Exploring Cross-Modal Interactions in Unimodal and Multimodal Emotion Recognition: An Empirical Study

Publication type
U
Publication status
In press
Authors
Du, Q, De Langhe, L., Lefever, E., & Hoste, V.
Conference
Workshop on Computational Affective Science (Palma, Mallorca)
Download
(.pdf)
View in Biblio
(externe link)

Abstract

Understanding how cross-modal interactions influence unimodal and multimodal emotion recognition remains an open question in multimodal affective computing. This study presents a systematic empirical investigation of how multimodal inputs affect both unimodal and multimodal emotion recognition performance. Using the UniC dataset, which provides modality-specific and global multimodal annotations across text, audio, and visual modalities, we conduct experiments based on the Tensor Fusion Network (TFN) under unimodal, bi-modal, and tri-modal configurations.

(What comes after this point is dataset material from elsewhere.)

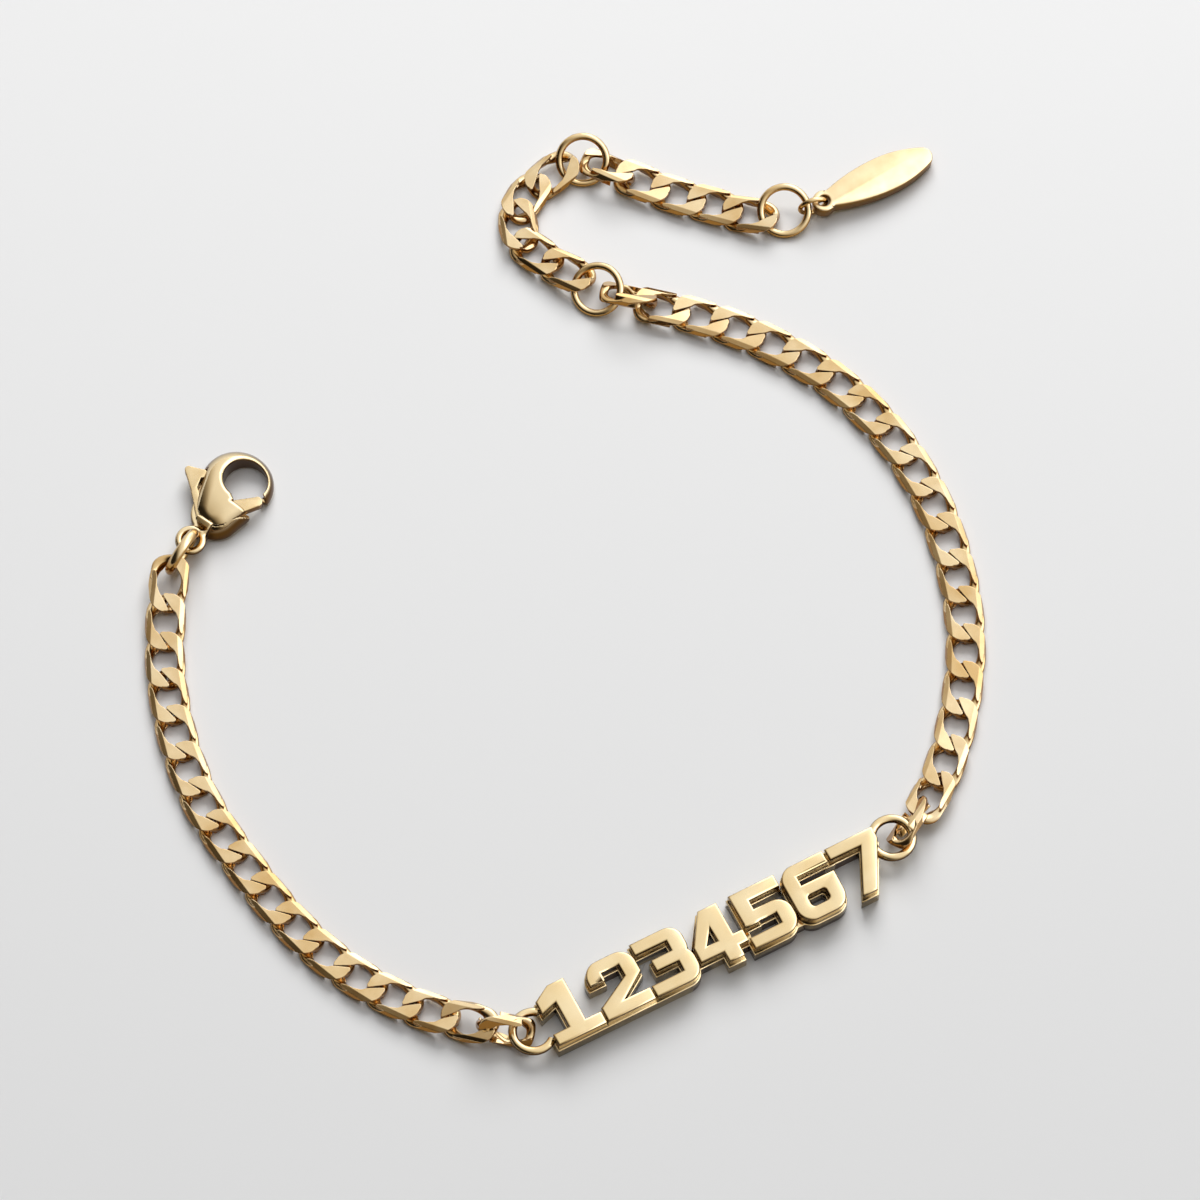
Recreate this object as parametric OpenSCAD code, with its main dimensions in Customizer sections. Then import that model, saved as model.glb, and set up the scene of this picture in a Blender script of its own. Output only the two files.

Results show that cross-modal interactions exert complex and asymmetric effects. While additional modalities can provide complementary emotional cues, they may also introduce interference when signals diverge. Models continue to struggle with less frequent or extreme emotions such as disgust. Notably, multimodal embeddings combined with unimodal annotations outperform fully multimodal supervision in the same setup, highlighting the role of annotation consistency and cue reliability. These findings provide a systematic empirical validation of the long-assumed notions, demonstrating that cross-modal effects are not simply additive and highlighting the need for more interpretable multimodal fusion strategies.